There is a huge myth out there about how easy career changing can be. I know because I've done it. To this day I still get questions about it from prospective employers and unfortuantely the folklore that surrounds what I previously did (I was a musician and music teacher) often harms my employment prospects as people make assumptions about me that are all wrong. Ireland is a very prejudiced country - just look how wearing a leather dress on a weather forecast becomes a national sensation - only in a very conservative country would this be a big deal. People read all kinds of meanings into things based on what is often very limited experience. This is very tough, and if anybody is thinking of a dramatic career change I'd suggest extensive training and preparation - something I didn't have that made the first 2-3 years quite difficult.
The main reason I would suggest extensive training is because if you manage to break into something at entry level without accreditations, you tend to find yourself in a catch 22 - you cannot get promoted because you're not skilled enough, your employer won't pay for it, and you earn too little to do it yourself. It took me 4 years to earn enough to start to pay for very modest certifications.
Now another thing that would worry me is a big push towards self employment. Now don't get me wrong, I grew up in a self-employed household and saw all the benefits and disadvantages first hand. There are three huge issues with self employment. Firstly, you need to generate sufficient turnover and collect enough payment to be a success - this is key. Secondly, banks are not the sole traders friend - they were always particularly harsh on sole traders and especially so now - high charges and penalties may cripple otherwise good plans. Lastly, Irish law and regulation regarding self employment dates back to the highly prejudiced 1980s where self employed people were seen as spongers and as a result they are unfairly treated in areas of welfare, benefits, pensions, perks, BIK and especially taxation. For example, a PAYE worker on the same salary earns more simply because they get 4000 euros extra a year in tax allowances - now that is a huge issue that most people won't realise. A secondary issue is in an era of banking uncertainty, it may be difficult to keep up to date with payments to revenue. This is very difficult. Finally a lot of people don't realise how expensive audited accounts are.
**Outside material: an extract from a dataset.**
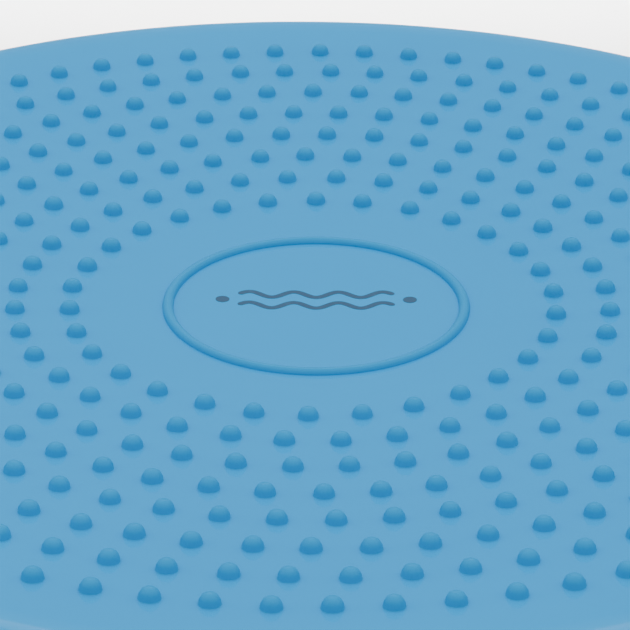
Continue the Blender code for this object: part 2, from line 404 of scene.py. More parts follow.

These are issues that really people need to be educated about before they jump into a world of self employment. There are real barriers that government really needs to get its finger out of its hole on here. One of the reasons that there is so much of a problem with assessing social welfare is that failed self employed people have to claim for means tested rather than automatic job seekers payments. If your business has already failed the last thing you need is a 3-4 month delay on your payment. Its high time that there was equity between self employed workers and employed ones - basically a real recognition that most self employed are not freeloading wealthy spongers.
What is badly needed is a move towards greater support for indigenous business rather than just huge ones. And real assistance for companies who would like to take on extra workers but can't quite afford it. I think a lot of money is thrown away on the community sector that really isn't useful and just creates jobs for the boys in communities. I think its ruining community based organisations as they really should be operating on a voluntary basis or not. The mixed mode just isn't right. Thats just my opinion though.